CC: Que resultado uma condenação internacional do processo poderia influenciá-lo?
JNG: Sou pessimista. Apoio a contestação ao golpe e pode ser até que outros países e instituições, como a OEA já o fez, igualmente denunciem o ataque à democracia, mas todos compreendemos tratar-se de uma dinâmica interna brasileira.
Eventuais manifestações serão traduzidas como apoio à resistência ao golpe, atos de solidariedade. Mas é difícil imaginar um roteiro diferente, a não ser que ecloda um novo escândalo a envolver diretamente boa parte dos protagonistas do teatro do impedimento e que a mídia atue de forma crítica e independente.
CC: Como o governo e as corporações dos Estados Unidos se posicionam em relação ao impeachment?
JNG: Não tenho acesso direto a conversas do Departamento de Estado. A subsecretária Roberta Jacobson esteve em Brown há três semanas e afirmou que a postura de Washington é a de não se fazer quaisquer intervenções relacionadas ao processo, um avanço em relação a 1964. Mas não tenho dúvida de que setores do governo e da economia dos EUA se articulam com os emissários de Temer.
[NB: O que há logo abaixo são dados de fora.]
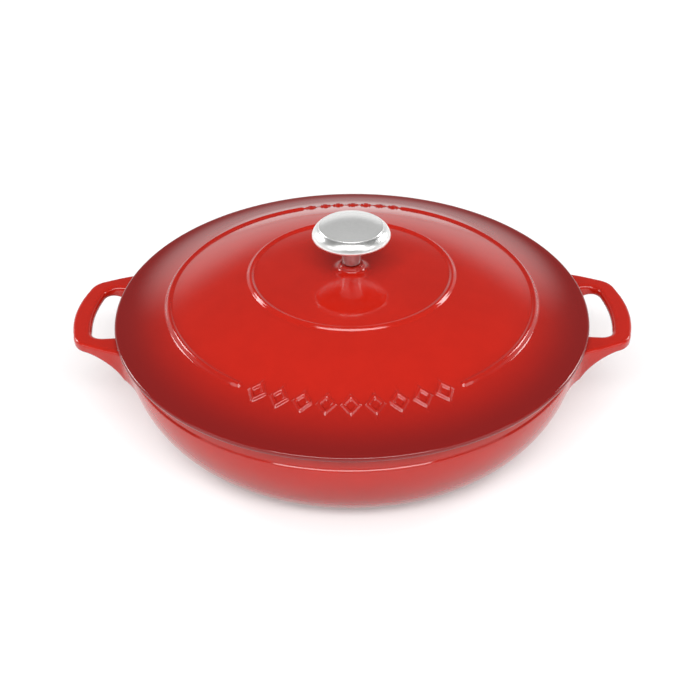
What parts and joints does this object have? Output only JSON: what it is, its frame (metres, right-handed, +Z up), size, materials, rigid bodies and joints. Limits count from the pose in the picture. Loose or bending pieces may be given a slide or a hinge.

CC: O senador Aloysio Nunes Ferreira (PSDB-SP), que é um dos principais interlocutores de Temer, manteve reuniões em Washington com altos oficiais do governo Obama e setores estratégicos da economia do país…
JNG: Sim. O mercado e as grandes corporações americanas estão preocupados com seus investimentos na economia brasileira e querem se garantir, se posicionar para novas oportunidades. Darão apoio a todo vapor ao governo Temer e a suas medidas econômicas. A gravação do Temer que vazou às vésperas da votação do impeachment na Câmara serviu não apenas para consumo interno, mas também para setores da economia internacional, acenando que Temer estava pronto para virar a mesa. Mas vamos ver se ele consegue se manter na presidência até o fim do mandato de Dilma. Se a situação econômica do Brasil é tão grave quanto a pintada pela oposição, vai ser difícil revertê-la em um governo de dois anos.